**** Data supplied ****

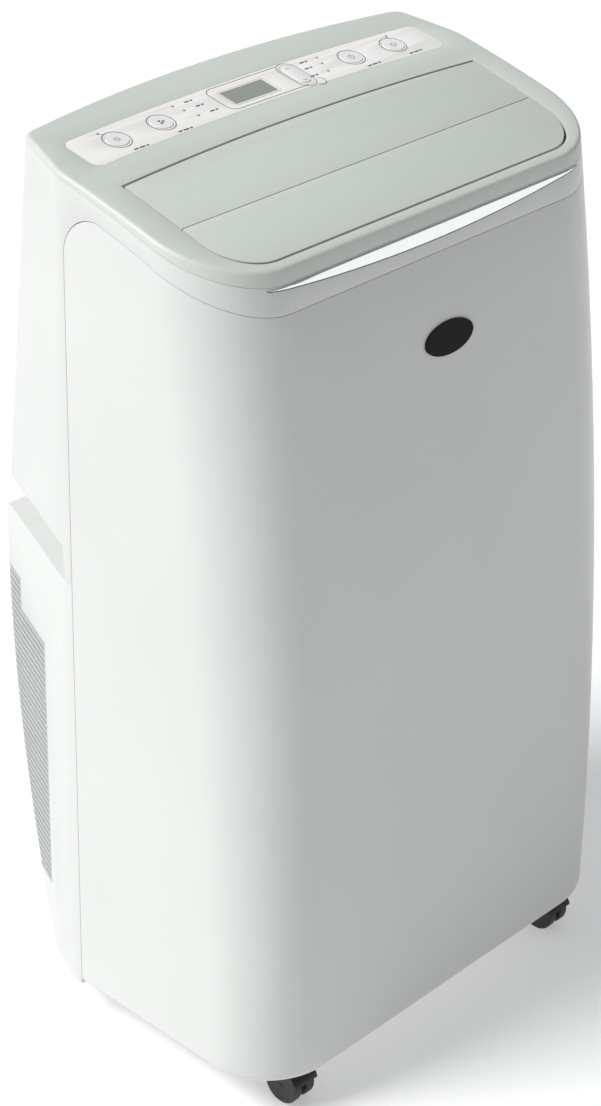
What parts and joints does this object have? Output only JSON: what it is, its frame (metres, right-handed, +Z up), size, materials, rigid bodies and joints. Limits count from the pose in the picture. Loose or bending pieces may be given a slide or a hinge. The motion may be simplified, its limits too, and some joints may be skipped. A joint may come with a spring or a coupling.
{
  "type": "portable air conditioner",
  "caption": "Tall white portable air conditioner on casters, with a grey top, twin tilting louver blades, a control strip, wrap-round rear grille and a rear exhaust spigot.",
  "frame": {"origin": "on the floor, at the centre of the footprint box", "axes": "+Z up, -Y is the front, +X is to the right seen from the front"},
  "size_m": [0.44, 0.381, 0.7835],
  "materials": {
    "white_shell": "satin moulded ABS, warm white",
    "grey_cover": "fine satin light grey",
    "grille_grey": "matt grey",
    "panel_white": "fine matt overlay",
    "lens": "grey display window",
    "led": "small light pipes",
    "circuit_board": "green board",
    "silicone": "soft translucent",
    "key_white": "matt keys",
    "motor_steel": "pressed steel",
    "duct_white": "natural moulding",
    "chrome": "bright plated trim",
    "badge_black": "blank black plate",
    "filter_grey": "fine mesh",
    "black_rubber": "matt rubber",
    "base_grey": "moulded base",
    "compressor_black": "black paint",
    "black_plastic": "black moulding",
    "fin_aluminium": "fin stock",
    "copper": "copper tube",
    "fan_black": "black moulding",
    "galvanised": "galvanised sheet",
    "screw_zinc": "zinc plated",
    "caster_black": "hard black tread"
  },
  "bodies": {
    "housing": {"accumulator": "compressor_black", "badge_plate": "badge_black", "base_tray": "base_grey", "chrome_trim": "chrome", "compressor": "compressor_black", "compressor_grommets": "black_rubber", "condenser_coil": "fin_aluminium", "condenser_scroll": "duct_white", "control_board": "circuit_board", "control_panel": "panel_white", "cord_hooks": "white_shell", "cord_inlet": "black_rubber", "display_board": "circuit_board", "display_lens": "lens", "drain_hose": "silicone", "drip_tray": "duct_white", "electrics_box": "galvanised", "evaporator_coil": "fin_aluminium", "evaporator_scroll": "duct_white", "exhaust_collar": "white_shell", "exhaust_duct": "duct_white", "fan_motors": "motor_steel", "front_cover": "white_shell", "handle_pockets": "base_grey", "housing_screws": "screw_zinc", "key_domes": "silicone", "led_lights": "led", "louver_motor": "motor_steel", "lower_grille": "grille_grey", "lower_rear_cover": "white_shell", "outlet_duct": "duct_white", "refrigerant_pipes": "copper", "shelf_frame": "galvanised", "terminal_cover": "black_plastic", "top_cover": "grey_cover", "upper_housing": "white_shell"},
    "louver_rear": {"louver_rear": "grey_cover"},
    "louver_front": {"louver_front": "grey_cover"},
    "louver_link": {"louver_link": "grey_cover"},
    "button_power": {"button_power": "key_white"},
    "button_timer": {"button_timer": "key_white"},
    "button_fan": {"button_fan": "key_white"},
    "button_mode": {"button_mode": "key_white"},
    "rocker_key": {"rocker_key": "key_white"},
    "intake_cassette": {"intake_grille": "white_shell", "intake_filter": "filter_grey"},
    "drain_cap_upper": {"drain_cap_upper": "black_rubber"},
    "drain_cap_lower": {"drain_cap_lower": "black_rubber"},
    "caster_fork_front_left": {"caster_fork_front_left": "black_plastic"},
    "caster_wheels_front_left": {"caster_wheels_front_left": "caster_black"},
    "caster_fork_front_right": {"caster_fork_front_right": "black_plastic"},
    "caster_wheels_front_right": {"caster_wheels_front_right": "caster_black"},
    "caster_fork_rear_left": {"caster_fork_rear_left": "black_plastic"},
    "caster_wheels_rear_left": {"caster_wheels_rear_left": "caster_black"},
    "caster_fork_rear_right": {"caster_fork_rear_right": "black_plastic"},
    "caster_wheels_rear_right": {"caster_wheels_rear_right": "caster_black"},
    "condenser_fan": {"condenser_fan": "fan_black"},
    "evaporator_fan": {"evaporator_fan": "fan_black"},
    "splash_wheel": {"splash_wheel": "fan_black"},
    "float_switch": {"float_switch": "key_white"}
  },
  "joints": [
    {"name": "louver_rear_tilt", "type": "hinge", "parent": "housing", "child": "louver_rear", "pos_m": [0, -0.03383, 0.74988], "axis": [-1, 0, 0], "range_deg": [0, 70]},
    {"name": "louver_front_tilt", "type": "hinge", "parent": "housing", "child": "louver_front", "pos_m": [0, -0.09155, 0.7344], "axis": [-1, 0, 0], "range_deg": [0, 70]},
    {"name": "louver_link_swing", "type": "hinge", "parent": "louver_rear", "child": "louver_link", "pos_m": [-0.2, -0.02483, 0.74888], "axis": [-1, 0, 0], "range_deg": [-70, 0]},
    {"name": "button_power_press", "type": "slide", "parent": "housing", "child": "button_power", "axis": [0, 0.1829, -0.9831], "range_m": [0, 0.0008], "stiffness_N_per_m": 600},
    {"name": "button_timer_press", "type": "slide", "parent": "housing", "child": "button_timer", "axis": [0, 0.1813, -0.9834], "range_m": [0, 0.0008], "stiffness_N_per_m": 600},
    {"name": "button_fan_press", "type": "slide", "parent": "housing", "child": "button_fan", "axis": [0, 0.1813, -0.9834], "range_m": [0, 0.0008], "stiffness_N_per_m": 600},
    {"name": "button_mode_press", "type": "slide", "parent": "housing", "child": "button_mode", "axis": [0, 0.1829, -0.9831], "range_m": [0, 0.0008], "stiffness_N_per_m": 600},
    {"name": "rocker_tilt", "type": "hinge", "parent": "housing", "child": "rocker_key", "pos_m": [0.043, 0.05019, 0.76911], "axis": [1, 0, 0], "range_deg": [-2.5, 2.5], "stiffness_Nm_per_rad": 0.5},
    {"name": "intake_pull", "type": "slide", "parent": "housing", "child": "intake_cassette", "axis": [0, 1, 0], "range_m": [0, 0.08]},
    {"name": "drain_cap_upper_pull", "type": "slide", "parent": "housing", "child": "drain_cap_upper", "axis": [0, 1, 0], "range_m": [0, 0.016]},
    {"name": "drain_cap_lower_pull", "type": "slide", "parent": "housing", "child": "drain_cap_lower", "axis": [0, 1, 0], "range_m": [0, 0.016]},
    {"name": "caster_swivel_front_left", "type": "hinge", "parent": "housing", "child": "caster_fork_front_left", "pos_m": [-0.164, -0.15, 0.036], "axis": [0, 0, 1], "continuous": true},
    {"name": "caster_roll_front_left", "type": "hinge", "parent": "caster_fork_front_left", "child": "caster_wheels_front_left", "pos_m": [-0.164, -0.162, 0.017], "axis": [1, 0, 0], "continuous": true},
    {"name": "caster_swivel_front_right", "type": "hinge", "parent": "housing", "child": "caster_fork_front_right", "pos_m": [0.164, -0.15, 0.036], "axis": [0, 0, 1], "continuous": true},
    {"name": "caster_roll_front_right", "type": "hinge", "parent": "caster_fork_front_right", "child": "caster_wheels_front_right", "pos_m": [0.164, -0.162, 0.017], "axis": [1, 0, 0], "continuous": true},
    {"name": "caster_swivel_rear_left", "type": "hinge", "parent": "housing", "child": "caster_fork_rear_left", "pos_m": [-0.164, 0.054, 0.036], "axis": [0, 0, 1], "continuous": true},
    {"name": "caster_roll_rear_left", "type": "hinge", "parent": "caster_fork_rear_left", "child": "caster_wheels_rear_left", "pos_m": [-0.164, 0.042, 0.017], "axis": [1, 0, 0], "continuous": true},
    {"name": "caster_swivel_rear_right", "type": "hinge", "parent": "housing", "child": "caster_fork_rear_right", "pos_m": [0.164, 0.054, 0.036], "axis": [0, 0, 1], "continuous": true},
    {"name": "caster_roll_rear_right", "type": "hinge", "parent": "caster_fork_rear_right", "child": "caster_wheels_rear_right", "pos_m": [0.164, 0.042, 0.017], "axis": [1, 0, 0], "continuous": true},
    {"name": "condenser_fan_spin", "type": "hinge", "parent": "housing", "child": "condenser_fan", "pos_m": [0, 0.044, 0.245], "axis": [0, 1, 0], "continuous": true},
    {"name": "evaporator_fan_spin", "type": "hinge", "parent": "housing", "child": "evaporator_fan", "pos_m": [0, -0.035, 0.598], "axis": [0, 1, 0], "continuous": true},
    {"name": "splash_wheel_spin", "type": "hinge", "parent": "housing", "child": "splash_wheel", "pos_m": [-0.095, 0.076, 0.074], "axis": [0, 1, 0], "continuous": true},
    {"name": "float_rise", "type": "slide", "parent": "housing", "child": "float_switch", "axis": [0, 0, 1], "range_m": [0, 0.018]}
  ],
  "couplings": [
    {"joint": "louver_front_tilt", "follows": "louver_rear_tilt", "ratio": 1},
    {"joint": "louver_link_swing", "follows": "louver_rear_tilt", "ratio": -1}
  ]
}
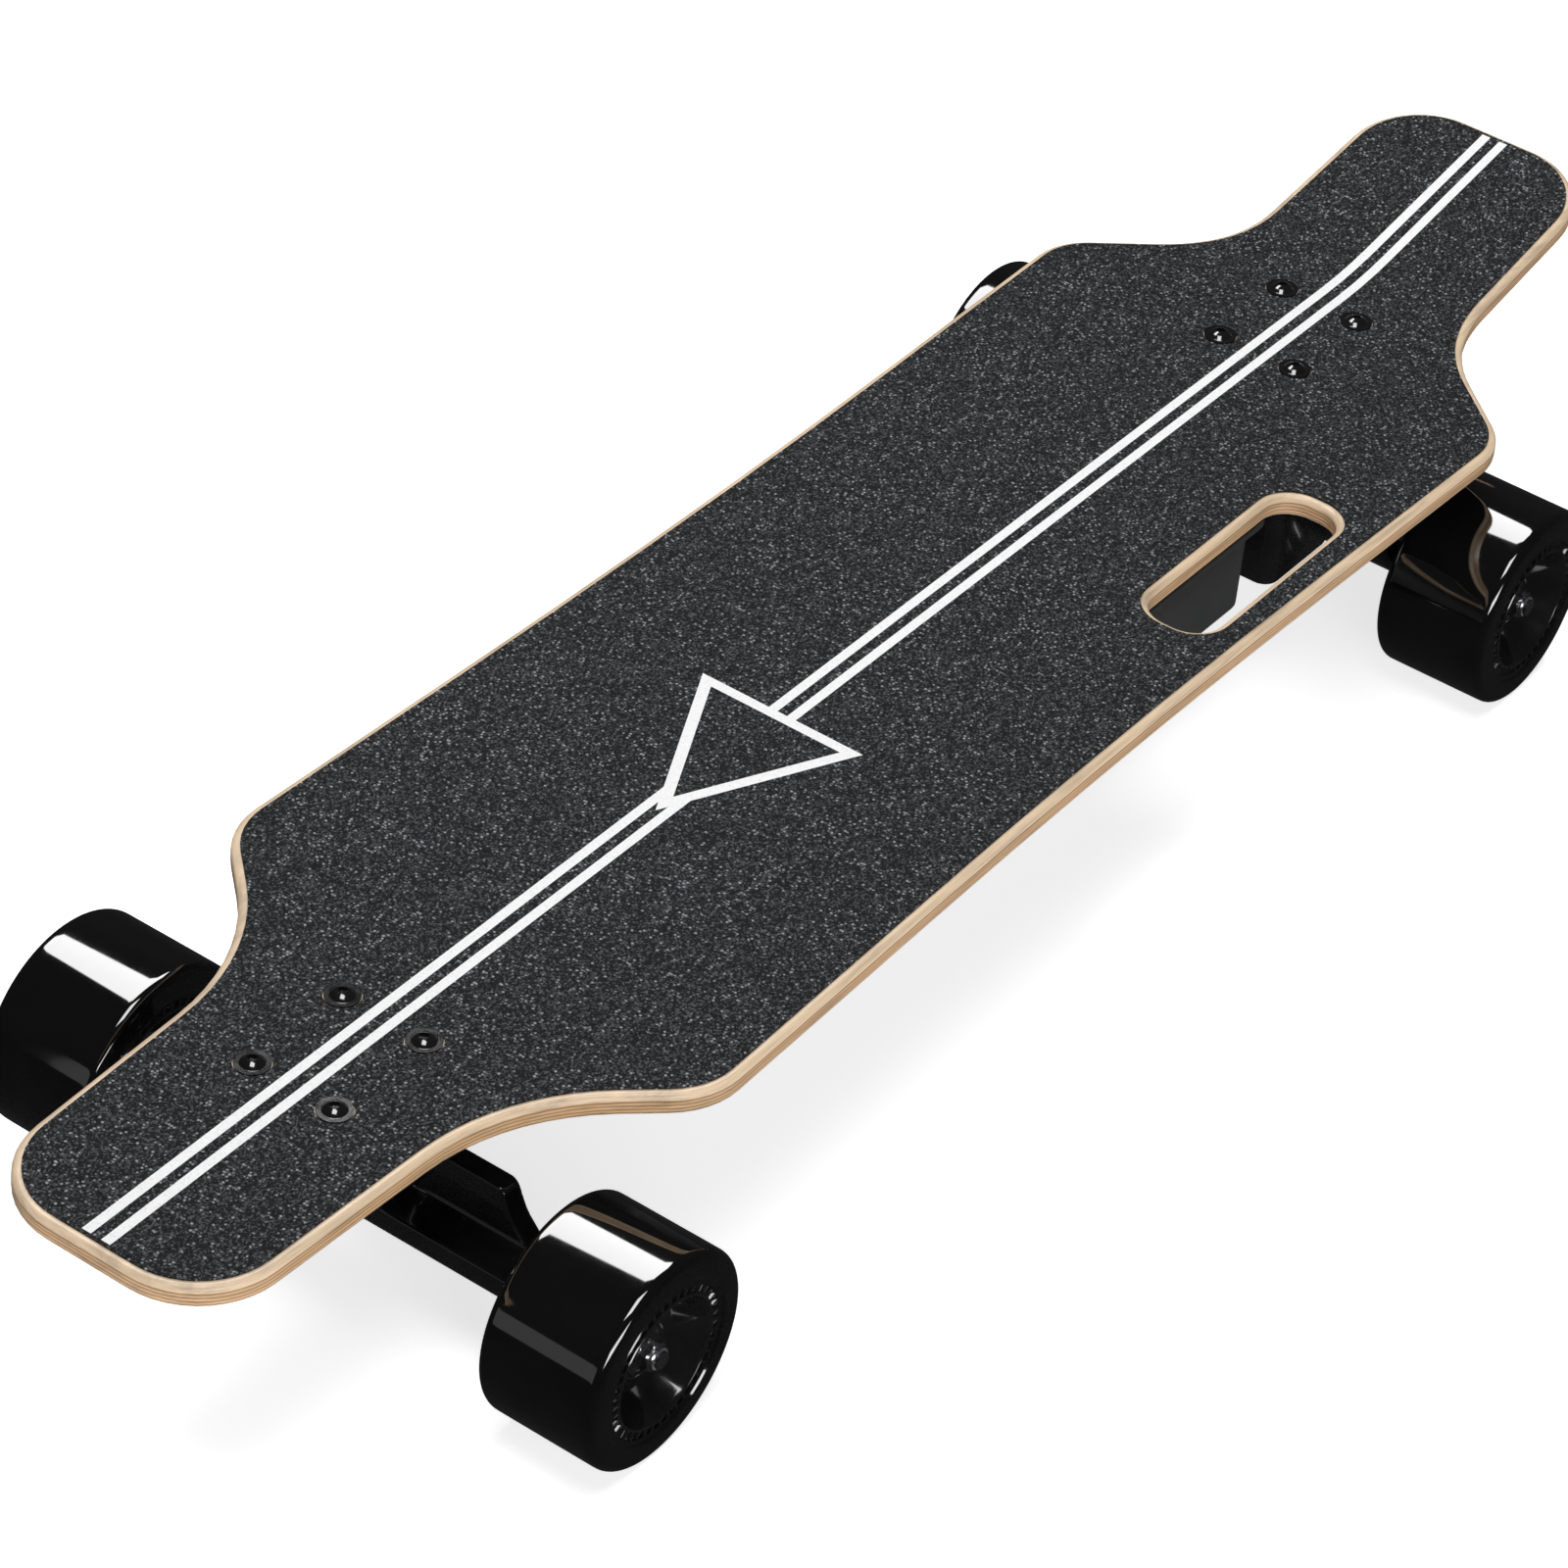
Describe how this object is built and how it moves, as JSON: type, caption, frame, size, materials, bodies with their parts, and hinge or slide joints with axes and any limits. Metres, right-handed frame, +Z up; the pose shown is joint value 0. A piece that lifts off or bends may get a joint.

****

→ Task objective
Which lines contain the word "caption"? Copy each one.

→ Response
  "caption": "Tall white portable air conditioner on casters, with a grey top, twin tilting louver blades, a control strip, wrap-round rear grille and a rear exhaust spigot.",
Describe how this object is built and how it moves, as JSON: type, caption, frame, size, materials, bodies with their parts, and hinge or slide joints with axes and any limits. Metres, right-handed frame, +Z up; the pose shown is joint value 0. A piece that lifts off or bends may get a joint.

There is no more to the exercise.